**GIVEN TASK:**
Reproduce all of the data word for word.

**INFORMATION SHOWN:**
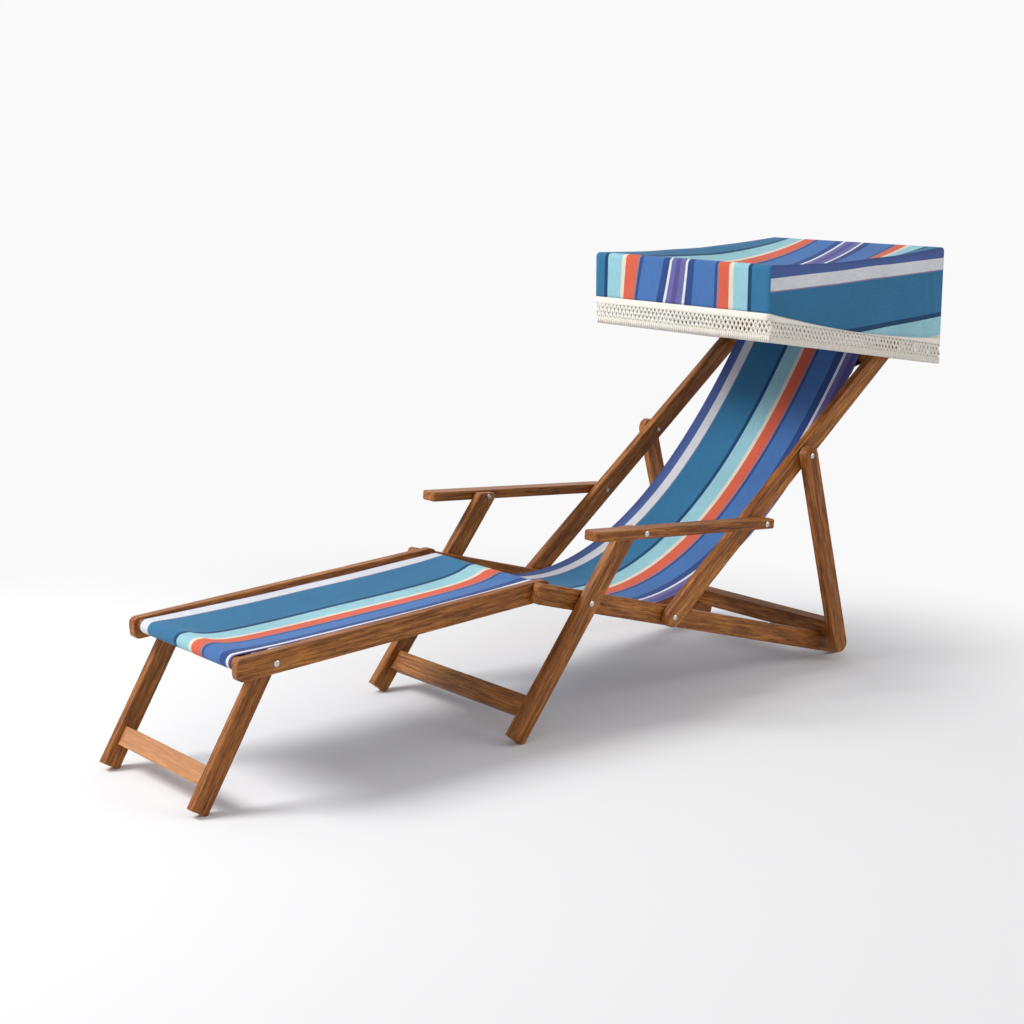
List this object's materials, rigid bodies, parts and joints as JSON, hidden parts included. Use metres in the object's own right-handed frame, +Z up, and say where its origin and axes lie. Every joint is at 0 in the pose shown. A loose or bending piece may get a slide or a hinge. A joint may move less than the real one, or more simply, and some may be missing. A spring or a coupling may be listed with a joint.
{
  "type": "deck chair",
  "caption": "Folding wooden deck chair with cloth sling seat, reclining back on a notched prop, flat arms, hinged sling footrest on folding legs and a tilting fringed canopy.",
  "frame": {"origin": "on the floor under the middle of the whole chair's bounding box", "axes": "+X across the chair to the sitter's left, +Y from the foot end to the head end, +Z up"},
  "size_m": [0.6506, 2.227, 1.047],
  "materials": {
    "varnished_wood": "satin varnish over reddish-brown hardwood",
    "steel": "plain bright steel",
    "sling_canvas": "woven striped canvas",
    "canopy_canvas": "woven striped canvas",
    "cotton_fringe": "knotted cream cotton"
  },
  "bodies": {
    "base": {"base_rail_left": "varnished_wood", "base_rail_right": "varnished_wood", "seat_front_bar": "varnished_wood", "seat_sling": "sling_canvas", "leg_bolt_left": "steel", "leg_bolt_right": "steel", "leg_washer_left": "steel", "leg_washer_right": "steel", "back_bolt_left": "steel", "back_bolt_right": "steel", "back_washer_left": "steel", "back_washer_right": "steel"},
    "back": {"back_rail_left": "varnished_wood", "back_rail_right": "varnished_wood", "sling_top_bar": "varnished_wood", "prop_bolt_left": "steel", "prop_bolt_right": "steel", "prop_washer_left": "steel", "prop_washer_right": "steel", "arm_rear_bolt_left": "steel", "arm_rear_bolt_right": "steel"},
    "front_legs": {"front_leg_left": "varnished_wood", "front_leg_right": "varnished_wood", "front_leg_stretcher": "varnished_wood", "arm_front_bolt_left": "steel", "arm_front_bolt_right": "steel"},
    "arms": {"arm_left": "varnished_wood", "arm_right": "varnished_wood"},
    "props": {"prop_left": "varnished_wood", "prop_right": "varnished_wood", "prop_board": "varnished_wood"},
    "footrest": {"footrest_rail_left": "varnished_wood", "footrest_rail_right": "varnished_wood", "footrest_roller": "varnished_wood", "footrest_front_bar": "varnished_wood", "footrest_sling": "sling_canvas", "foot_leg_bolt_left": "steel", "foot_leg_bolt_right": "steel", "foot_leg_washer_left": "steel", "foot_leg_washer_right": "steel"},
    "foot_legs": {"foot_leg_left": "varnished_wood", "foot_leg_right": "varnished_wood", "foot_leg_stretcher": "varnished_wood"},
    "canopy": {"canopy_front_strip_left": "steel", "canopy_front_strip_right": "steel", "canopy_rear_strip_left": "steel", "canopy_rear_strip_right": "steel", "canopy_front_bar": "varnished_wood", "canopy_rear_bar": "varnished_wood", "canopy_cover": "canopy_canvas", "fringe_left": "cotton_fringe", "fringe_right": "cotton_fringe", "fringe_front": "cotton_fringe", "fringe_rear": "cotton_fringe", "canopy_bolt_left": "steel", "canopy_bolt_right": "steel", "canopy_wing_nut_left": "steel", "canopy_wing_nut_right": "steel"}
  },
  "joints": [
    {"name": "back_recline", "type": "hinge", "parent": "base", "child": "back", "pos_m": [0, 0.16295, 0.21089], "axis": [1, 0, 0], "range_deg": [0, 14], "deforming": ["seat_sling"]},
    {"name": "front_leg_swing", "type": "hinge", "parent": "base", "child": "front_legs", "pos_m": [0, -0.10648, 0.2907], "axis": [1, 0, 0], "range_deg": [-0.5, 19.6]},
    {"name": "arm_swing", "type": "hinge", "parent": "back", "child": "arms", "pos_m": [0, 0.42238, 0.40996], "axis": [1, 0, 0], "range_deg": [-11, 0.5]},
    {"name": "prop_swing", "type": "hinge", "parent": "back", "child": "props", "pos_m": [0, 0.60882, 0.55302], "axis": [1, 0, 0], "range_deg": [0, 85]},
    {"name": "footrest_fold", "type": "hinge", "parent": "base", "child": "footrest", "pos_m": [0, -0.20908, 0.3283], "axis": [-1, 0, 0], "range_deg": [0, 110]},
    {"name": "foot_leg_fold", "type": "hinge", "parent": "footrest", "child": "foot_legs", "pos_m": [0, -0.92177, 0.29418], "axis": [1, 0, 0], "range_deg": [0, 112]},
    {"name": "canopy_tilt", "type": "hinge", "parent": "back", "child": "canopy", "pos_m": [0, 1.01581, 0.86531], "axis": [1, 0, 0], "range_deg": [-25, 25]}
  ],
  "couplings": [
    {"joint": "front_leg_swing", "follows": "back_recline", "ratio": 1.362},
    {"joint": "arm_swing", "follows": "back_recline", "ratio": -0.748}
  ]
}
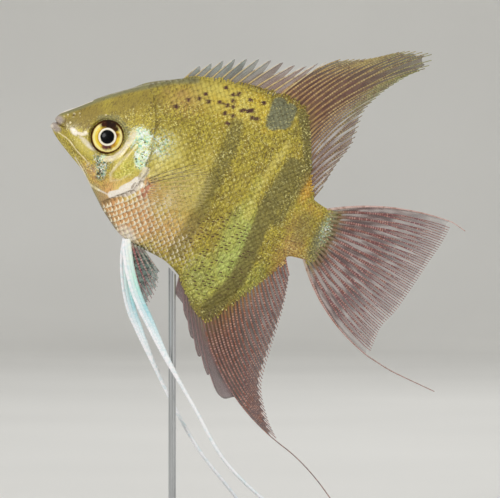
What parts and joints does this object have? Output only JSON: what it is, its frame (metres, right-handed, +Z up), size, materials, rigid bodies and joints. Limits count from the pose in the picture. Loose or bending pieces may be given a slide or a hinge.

**SOLVED PROBLEM:**
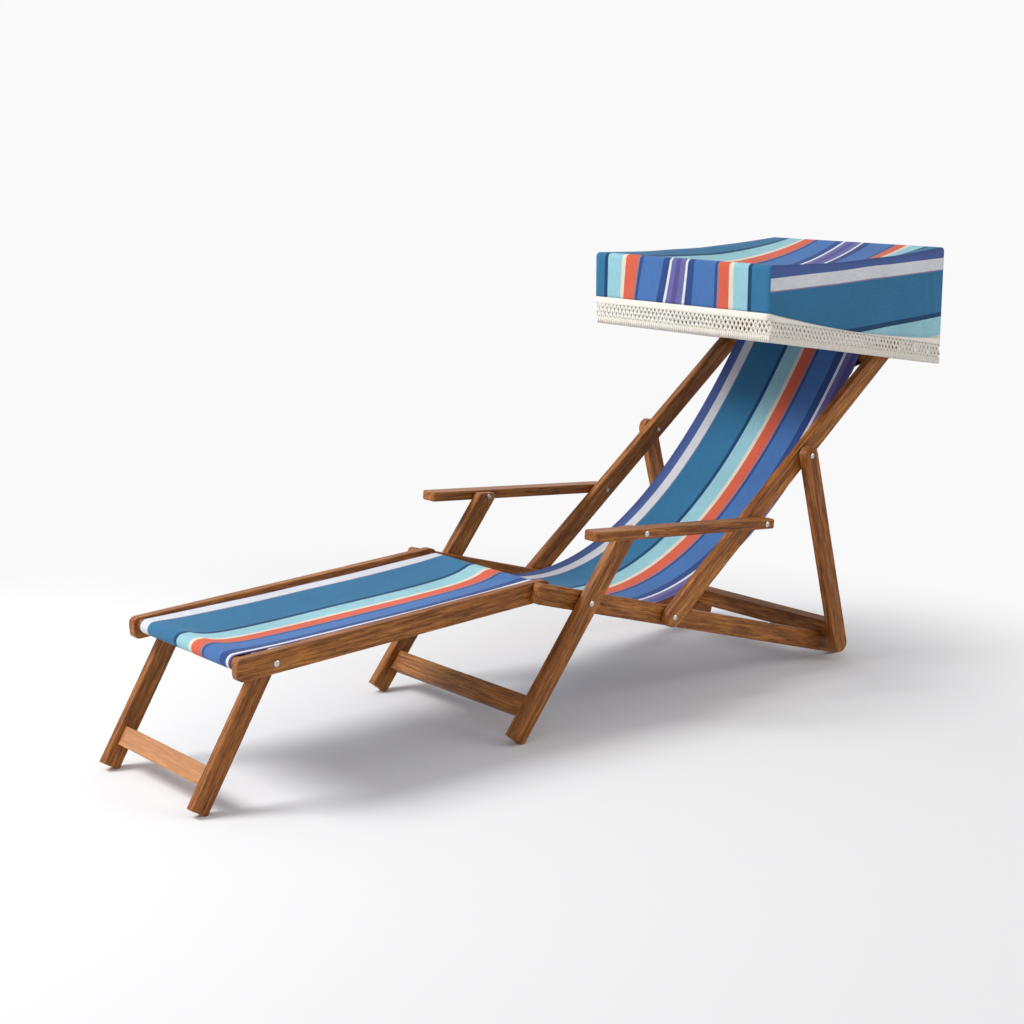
List this object's materials, rigid bodies, parts and joints as JSON, hidden parts included. Use metres in the object's own right-handed frame, +Z up, and say where its origin and axes lie. Every joint is at 0 in the pose shown. A loose or bending piece may get a slide or a hinge. A joint may move less than the real one, or more simply, and some may be missing. A spring or a coupling may be listed with a joint.
{
  "type": "deck chair",
  "caption": "Folding wooden deck chair with cloth sling seat, reclining back on a notched prop, flat arms, hinged sling footrest on folding legs and a tilting fringed canopy.",
  "frame": {"origin": "on the floor under the middle of the whole chair's bounding box", "axes": "+X across the chair to the sitter's left, +Y from the foot end to the head end, +Z up"},
  "size_m": [0.6506, 2.227, 1.047],
  "materials": {
    "varnished_wood": "satin varnish over reddish-brown hardwood",
    "steel": "plain bright steel",
    "sling_canvas": "woven striped canvas",
    "canopy_canvas": "woven striped canvas",
    "cotton_fringe": "knotted cream cotton"
  },
  "bodies": {
    "base": {"base_rail_left": "varnished_wood", "base_rail_right": "varnished_wood", "seat_front_bar": "varnished_wood", "seat_sling": "sling_canvas", "leg_bolt_left": "steel", "leg_bolt_right": "steel", "leg_washer_left": "steel", "leg_washer_right": "steel", "back_bolt_left": "steel", "back_bolt_right": "steel", "back_washer_left": "steel", "back_washer_right": "steel"},
    "back": {"back_rail_left": "varnished_wood", "back_rail_right": "varnished_wood", "sling_top_bar": "varnished_wood", "prop_bolt_left": "steel", "prop_bolt_right": "steel", "prop_washer_left": "steel", "prop_washer_right": "steel", "arm_rear_bolt_left": "steel", "arm_rear_bolt_right": "steel"},
    "front_legs": {"front_leg_left": "varnished_wood", "front_leg_right": "varnished_wood", "front_leg_stretcher": "varnished_wood", "arm_front_bolt_left": "steel", "arm_front_bolt_right": "steel"},
    "arms": {"arm_left": "varnished_wood", "arm_right": "varnished_wood"},
    "props": {"prop_left": "varnished_wood", "prop_right": "varnished_wood", "prop_board": "varnished_wood"},
    "footrest": {"footrest_rail_left": "varnished_wood", "footrest_rail_right": "varnished_wood", "footrest_roller": "varnished_wood", "footrest_front_bar": "varnished_wood", "footrest_sling": "sling_canvas", "foot_leg_bolt_left": "steel", "foot_leg_bolt_right": "steel", "foot_leg_washer_left": "steel", "foot_leg_washer_right": "steel"},
    "foot_legs": {"foot_leg_left": "varnished_wood", "foot_leg_right": "varnished_wood", "foot_leg_stretcher": "varnished_wood"},
    "canopy": {"canopy_front_strip_left": "steel", "canopy_front_strip_right": "steel", "canopy_rear_strip_left": "steel", "canopy_rear_strip_right": "steel", "canopy_front_bar": "varnished_wood", "canopy_rear_bar": "varnished_wood", "canopy_cover": "canopy_canvas", "fringe_left": "cotton_fringe", "fringe_right": "cotton_fringe", "fringe_front": "cotton_fringe", "fringe_rear": "cotton_fringe", "canopy_bolt_left": "steel", "canopy_bolt_right": "steel", "canopy_wing_nut_left": "steel", "canopy_wing_nut_right": "steel"}
  },
  "joints": [
    {"name": "back_recline", "type": "hinge", "parent": "base", "child": "back", "pos_m": [0, 0.16295, 0.21089], "axis": [1, 0, 0], "range_deg": [0, 14], "deforming": ["seat_sling"]},
    {"name": "front_leg_swing", "type": "hinge", "parent": "base", "child": "front_legs", "pos_m": [0, -0.10648, 0.2907], "axis": [1, 0, 0], "range_deg": [-0.5, 19.6]},
    {"name": "arm_swing", "type": "hinge", "parent": "back", "child": "arms", "pos_m": [0, 0.42238, 0.40996], "axis": [1, 0, 0], "range_deg": [-11, 0.5]},
    {"name": "prop_swing", "type": "hinge", "parent": "back", "child": "props", "pos_m": [0, 0.60882, 0.55302], "axis": [1, 0, 0], "range_deg": [0, 85]},
    {"name": "footrest_fold", "type": "hinge", "parent": "base", "child": "footrest", "pos_m": [0, -0.20908, 0.3283], "axis": [-1, 0, 0], "range_deg": [0, 110]},
    {"name": "foot_leg_fold", "type": "hinge", "parent": "footrest", "child": "foot_legs", "pos_m": [0, -0.92177, 0.29418], "axis": [1, 0, 0], "range_deg": [0, 112]},
    {"name": "canopy_tilt", "type": "hinge", "parent": "back", "child": "canopy", "pos_m": [0, 1.01581, 0.86531], "axis": [1, 0, 0], "range_deg": [-25, 25]}
  ],
  "couplings": [
    {"joint": "front_leg_swing", "follows": "back_recline", "ratio": 1.362},
    {"joint": "arm_swing", "follows": "back_recline", "ratio": -0.748}
  ]
}
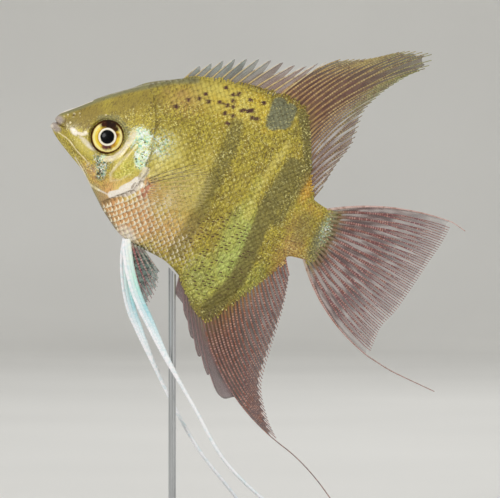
What parts and joints does this object have? Output only JSON: what it is, its frame (metres, right-handed, +Z up), size, materials, rigid bodies and joints. Limits count from the pose in the picture. Loose or bending pieces may be given a slide or a hinge.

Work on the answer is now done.